Recent events such as the Cabinet reshuffle and consequent downgrade by two of the prominent Rating Agencies has already resulted in a markedly weaker rand. Longer term, we believe that the fund is positioned appropriately both from a bottom-up and top-down perspective to maximise returns while carefully managing risk exposures.
Could you explain the impact of the Brexit vote on the Nedgroup Investments Stable Fund, with a comment on Capital & Counties in particular, which was hit quite hard?
We called the result of the Brexit referendum correctly, but we also believe that the negative impact on the British pound (which was overvalued to begin with) has been too severe. Capital & Counties (Capco) is an excellent diversifier for the fund, has real assets and a great management team. The collapse in the share price is a fantastic buying opportunity, of which we availed too early as it subsequently turned out, mainly because of Rand strength.
While there is negative sentiment around the central London residential property market following the Brexit referendum, Capco’s Covent Garden assets (58% of net asset value) remains resilient. This inimitable asset recently received a marginal increase in valuation to GBP2.1 billion, as tourism-related retail spend offsets any weakness in domestic demand. Capco continues to optimise space in the Covent Garden estate through its leasing activity. Helped by the sharply weaker rand in recent weeks, the share price is already up more than 20% from its lows.
A number of investors have selected the Fund to draw a specified income within a living annuity. What would be your advice to these unit holders?

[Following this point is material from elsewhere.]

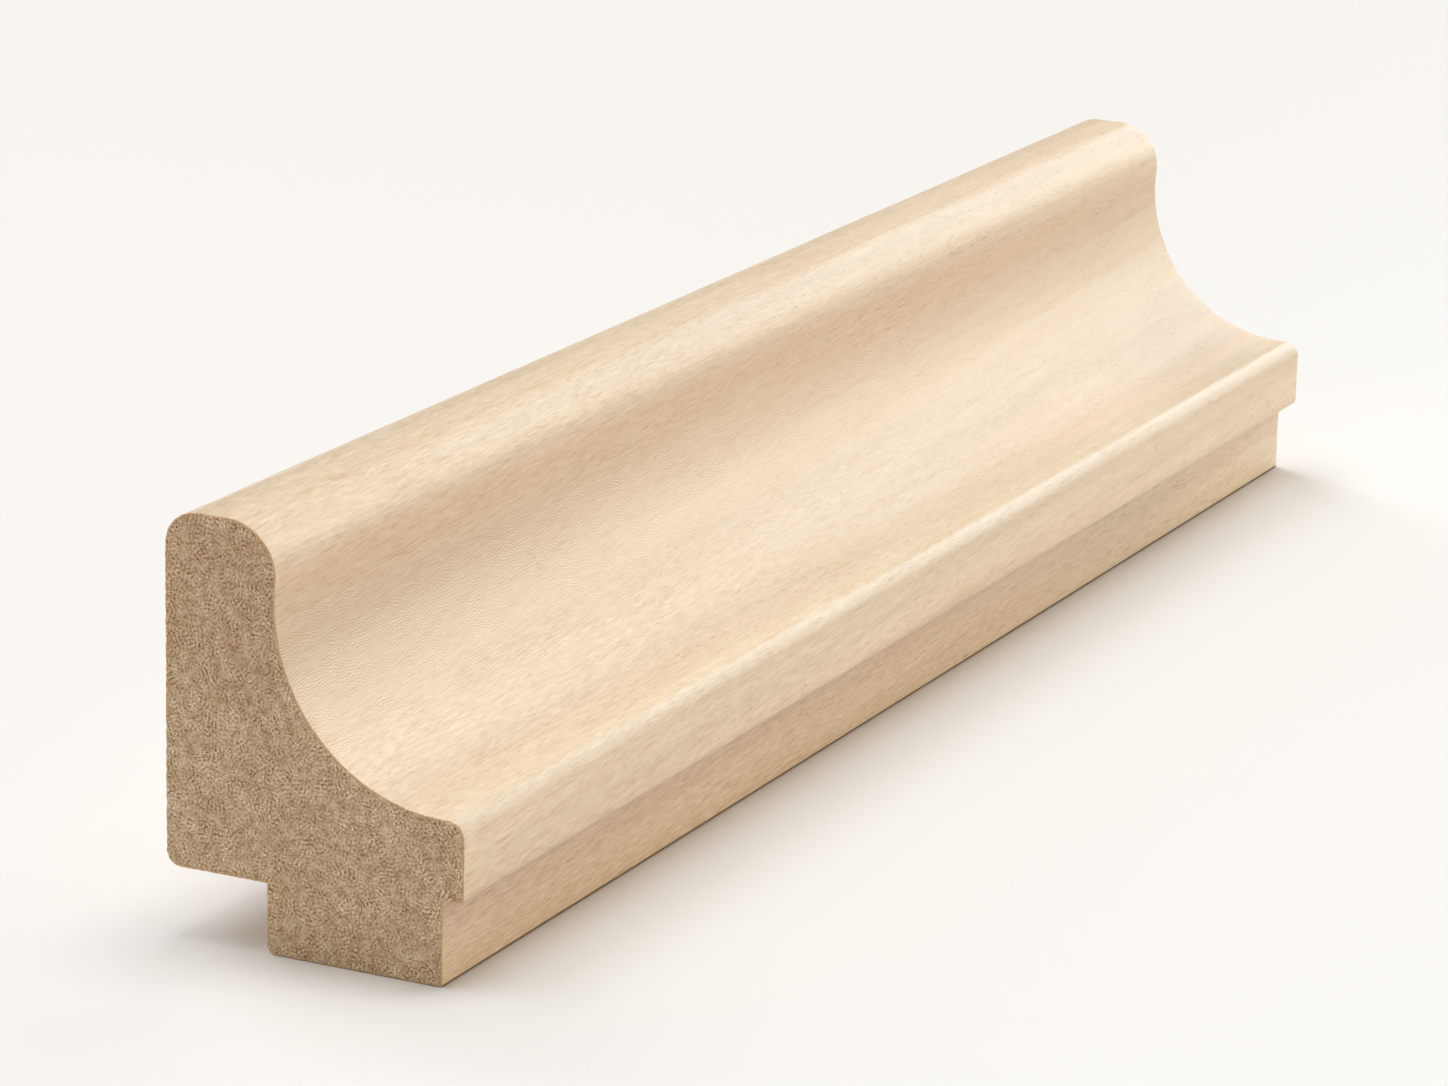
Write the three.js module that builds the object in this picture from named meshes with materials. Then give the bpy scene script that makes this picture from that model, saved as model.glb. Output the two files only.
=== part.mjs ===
// A straight length of wooden moulding, cut square at both ends.
//
// The moulding stands on its tongue. X runs along its length, its moulded face looks towards -Y,
// its flat back towards +Y, and Z points up. The origin is under the middle of its bounding box,
// level with the foot of the tongue. All sizes are in millimetres.

import * as THREE from 'three';

// The whole moulding
const LENGTH = 234;
const HEIGHT = 45;
const DEPTH = 34.3; // from the back face to the front of the lip

// Crown: the rounded top, and its nose that overhangs the cove
const CROWN_THICKNESS = 12.8; // from the back face to the front of the nose
const NOSE_RADIUS = 5.6;
const BACK_TOP_RADIUS = 3.7;

// Lip: the square band below the cove
const LIP_UNDERSIDE = 9.15; // above the foot of the tongue
const LIP_THICKNESS = 8.45; // from its underside to its ledge
const LEDGE_WIDTH = 0.45; // level strip between the foot of the cove and the rounding of the lip
const LIP_TOP_RADIUS = 1.95;
const LIP_BOTTOM_RADIUS = 0.5;

// Tongue: the bar underneath, between the rebate in the back and the step below the lip
const REBATE_DEPTH = 11.8; // from the back face to the tongue
const REBATE_HEIGHT = 7.5; // from the foot of the tongue up to the underside of the back
const LIP_OVERHANG = 2.35; // how far the lip stands out over the tongue
const BACK_BOTTOM_RADIUS = 1.75;
const TONGUE_BACK_RADIUS = 0.9;
const TONGUE_FRONT_RADIUS = 0.4;

// Each round stretch of the profile is drawn with twice this many straight steps
const ARC_STEPS = 10;

const WOOD_COLOUR = '#e3cbaa';
const WOOD_ROUGHNESS = 0.55;

const RIGHT = 0;
const UP = Math.PI / 2;
const LEFT = Math.PI;
const DOWN = -Math.PI / 2;

/**
 * The cove is the one circle that touches the ledge of the lip at a given depth and also touches
 * the circle of the nose from outside.
 */
function coveCircle(nose, footY, ledgeZ) {
	const across = nose.y - footY;
	const rise = nose.z - ledgeZ;
	const radius = (across * across + rise * rise - NOSE_RADIUS * NOSE_RADIUS) / (2 * (NOSE_RADIUS + rise));
	return { y: footY, z: ledgeZ + radius, radius };
}

/** The cross-section in the YZ plane, drawn from the foot of the back over the crown and down the front. */
function mouldingProfile() {
	const back = DEPTH / 2;
	const front = -DEPTH / 2;
	const ledge = LIP_UNDERSIDE + LIP_THICKNESS;
	const tongueBack = back - REBATE_DEPTH;
	const tongueFront = front + LIP_OVERHANG;
	const coveFoot = front + LIP_TOP_RADIUS + LEDGE_WIDTH;

	const nose = { y: back - CROWN_THICKNESS + NOSE_RADIUS, z: HEIGHT - NOSE_RADIUS };
	const cove = coveCircle(nose, coveFoot, ledge);
	const neck = Math.atan2(cove.z - nose.z, cove.y - nose.y); // from the nose's centre to the cove's

	const profile = new THREE.Shape();
	profile.moveTo(back, REBATE_HEIGHT + BACK_BOTTOM_RADIUS);
	profile.absarc(back - BACK_TOP_RADIUS, HEIGHT - BACK_TOP_RADIUS, BACK_TOP_RADIUS, RIGHT, UP, false);
	profile.absarc(nose.y, nose.z, NOSE_RADIUS, UP, neck, false);
	profile.absarc(cove.y, cove.z, cove.radius, neck + Math.PI, DOWN, true);
	profile.absarc(front + LIP_TOP_RADIUS, ledge - LIP_TOP_RADIUS, LIP_TOP_RADIUS, UP, LEFT, false);
	profile.absarc(
		front + LIP_BOTTOM_RADIUS, LIP_UNDERSIDE + LIP_BOTTOM_RADIUS, LIP_BOTTOM_RADIUS, LEFT, DOWN, false,
	);
	profile.lineTo(tongueFront, LIP_UNDERSIDE);
	profile.absarc(
		tongueFront + TONGUE_FRONT_RADIUS, TONGUE_FRONT_RADIUS, TONGUE_FRONT_RADIUS, LEFT, DOWN, false,
	);
	profile.absarc(tongueBack - TONGUE_BACK_RADIUS, TONGUE_BACK_RADIUS, TONGUE_BACK_RADIUS, DOWN, RIGHT, false);
	profile.lineTo(tongueBack, REBATE_HEIGHT);
	profile.absarc(
		back - BACK_BOTTOM_RADIUS, REBATE_HEIGHT + BACK_BOTTOM_RADIUS, BACK_BOTTOM_RADIUS, DOWN, RIGHT, false,
	);
	return profile;
}

/** The profile run along X, from the near end at -X to the far end at +X. */
function moulding() {
	const geometry = new THREE.ExtrudeGeometry(mouldingProfile(), {
		depth: LENGTH,
		bevelEnabled: false,
		curveSegments: ARC_STEPS,
	});
	const wood = new THREE.MeshStandardMaterial({
		color: WOOD_COLOUR,
		roughness: WOOD_ROUGHNESS,
		metalness: 0,
	});
	const mesh = new THREE.Mesh(geometry, wood);
	mesh.name = 'moulding';
	// Turns the drawing's X, Y and depth into the part's Y, Z and X
	mesh.rotation.set(Math.PI / 2, Math.PI / 2, 0);
	mesh.position.set(-LENGTH / 2, 0, 0);
	return mesh;
}

const group = new THREE.Group();
group.add(moulding());

export default group;
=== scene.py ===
"""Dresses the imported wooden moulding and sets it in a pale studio.

The moulding stands on its tongue. +X runs along its length, -Y comes out of its moulded face and +Z points
up. Every length is in metres; MM turns a size given in millimetres into metres.
"""

import logging
import math
from dataclasses import dataclass
from enum import Enum

import bmesh
import bpy
import numpy as np
from mathutils import Matrix, Vector
from mathutils.geometry import delaunay_2d_cdt


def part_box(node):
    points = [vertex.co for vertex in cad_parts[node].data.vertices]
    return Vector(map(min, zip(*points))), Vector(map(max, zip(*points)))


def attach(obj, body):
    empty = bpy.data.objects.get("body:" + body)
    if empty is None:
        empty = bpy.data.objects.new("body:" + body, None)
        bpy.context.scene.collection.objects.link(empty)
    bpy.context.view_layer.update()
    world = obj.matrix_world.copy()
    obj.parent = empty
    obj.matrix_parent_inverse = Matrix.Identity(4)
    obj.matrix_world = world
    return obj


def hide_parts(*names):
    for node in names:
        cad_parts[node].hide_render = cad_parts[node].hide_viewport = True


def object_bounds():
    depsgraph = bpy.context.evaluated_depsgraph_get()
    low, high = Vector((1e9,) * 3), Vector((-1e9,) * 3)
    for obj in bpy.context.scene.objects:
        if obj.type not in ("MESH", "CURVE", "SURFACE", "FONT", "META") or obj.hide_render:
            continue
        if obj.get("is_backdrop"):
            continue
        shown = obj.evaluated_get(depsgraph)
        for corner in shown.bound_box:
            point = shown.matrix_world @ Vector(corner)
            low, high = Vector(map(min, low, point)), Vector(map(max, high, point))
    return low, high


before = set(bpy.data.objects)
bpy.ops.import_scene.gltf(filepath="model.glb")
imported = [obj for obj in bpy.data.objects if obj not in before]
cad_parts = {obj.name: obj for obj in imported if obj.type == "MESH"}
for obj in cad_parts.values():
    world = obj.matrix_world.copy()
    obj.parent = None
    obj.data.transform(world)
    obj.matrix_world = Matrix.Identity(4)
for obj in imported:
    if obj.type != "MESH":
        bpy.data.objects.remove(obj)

MM = 0.001
CUBIC_CM = 1e-6
CAD_NODE = "moulding"
ROOT_BODY = "root"
PHOTO_WIDTH_PX = 1448
SENSOR_WIDTH_MM = 36.0
QUARTER = math.pi / 2

# Sockets that share their name with another one of their node, by their place on it
MIX_FACTOR, MIX_FIRST, MIX_SECOND, MIX_RESULT = 0, 6, 7, 2
COMPARE_FIRST, COMPARE_SECOND = 2, 3
STROKE_HEADING = 4

Colour = tuple[float, float, float, float]
Size = tuple[float, float, float]
Point = tuple[float, float]
Curve = tuple[Point, ...]
Inputs = dict[str | int, object]
Settings = dict[str, object]

log = logging.getLogger("moulding")


def in_mm(*points: Point) -> Curve:
    """The points of a curve whose places are given in millimetres."""
    return tuple((place * MM, result) for place, result in points)


class Reading(Enum):
    """What the mesh tells the finishes and the node tree."""

    INSET = "inset"  # how far a point of a sawn end lies inside the outline; 0 on the run
    GIRTH = "girth"  # how far round the outline a point of the run lies
    SAWN = "sawn"  # 1 on the faces of the two sawn ends


@dataclass(frozen=True)
class Layer:
    """One layer of noise, which can also be read as spots."""

    size: Size  # of its features along X, Y and Z
    detail: float = 2.0  # how many finer layers it holds
    roughness: float = 0.5  # how strong those are
    shift: float = 0.0  # moves the pattern, so that no two layers are alike
    levels: Point = (0.0, 1.0)  # of the noise, between which the spots rise
    results: Point = (0.0, 1.0)  # what the spots give at the two levels


@dataclass(frozen=True)
class Strokes:
    """Short even strokes side by side in the patches of a pattern in X and Y."""

    patch: Point  # the patches' sizes along X and Y
    shift: float  # moves the pattern
    order: float = 0.0  # 0 where the strokes lie every way, 1 where they all lie the same way
    heading: float = 0.0  # the way across strokes in order, in radians from X
    count: float = 2.0  # how many strokes lie side by side in a patch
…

Investors should get better long term returns in a typical balanced fund that has a higher allocation to equities. However, they will also need to be able to tolerate the greater volatility that comes with it.
From the Nedgroup Investments Stable Fund they should be able to draw an income of 4% per annum, which they can then increase each year by the inflation rate. This will provide an income which will have minimal impact on the erosion of their capital values over the long term. Investors who are able to withstand the shorter term fluctuations that do occur every once in a while should benefit more in the long run compared to others who capitulate during periods of lower returns.
A large proportion of the Fund is exposed to foreign currency, either through direct offshore holdings or South African companies with overseas operations. What will be the impact on the Fund if the rand continues to strengthen? What is your view on whether this is likely?
If rand strength continues it will result in no-to-low returns for a short period. A significant portion of the Fund (53.3%) is in rand assets. Of this 16% is in bonds, which will perform well in an environment where the rand does continue to strengthen. Inflation will also be much lower in this scenario, thereby lowering the overall target return (benchmark).
Nevertheless, it is our priority at Foord to build portfolios that remain robust through most types of market environments as opposed to placing all our bets on a single outcome materialising. As mentioned previously, recent political events will also add to the pressure for currency weakness.
Can you please tell us more about the Fund’s offshore positioning?
From an asset allocation perspective, we currently prefer a high allocation to global equities with particular emphasis on sectors where the earnings growth outlook is in excess of global GDP growth. We are invested in good quality companies that are trading at attractive valuations.
What is the outlook for the Fund from this point onward? Can you provide a very rough estimate on return expectations based on the current portfolio structure?
We believe investors will be able to maintain real levels of capital in the short term through a higher allocation to quality, local businesses locally, cash, shorter duration bonds and a full allocation to offshore. We have no doubt that the Fund will achieve its target return of inflation plus 4% over the medium- to long-term.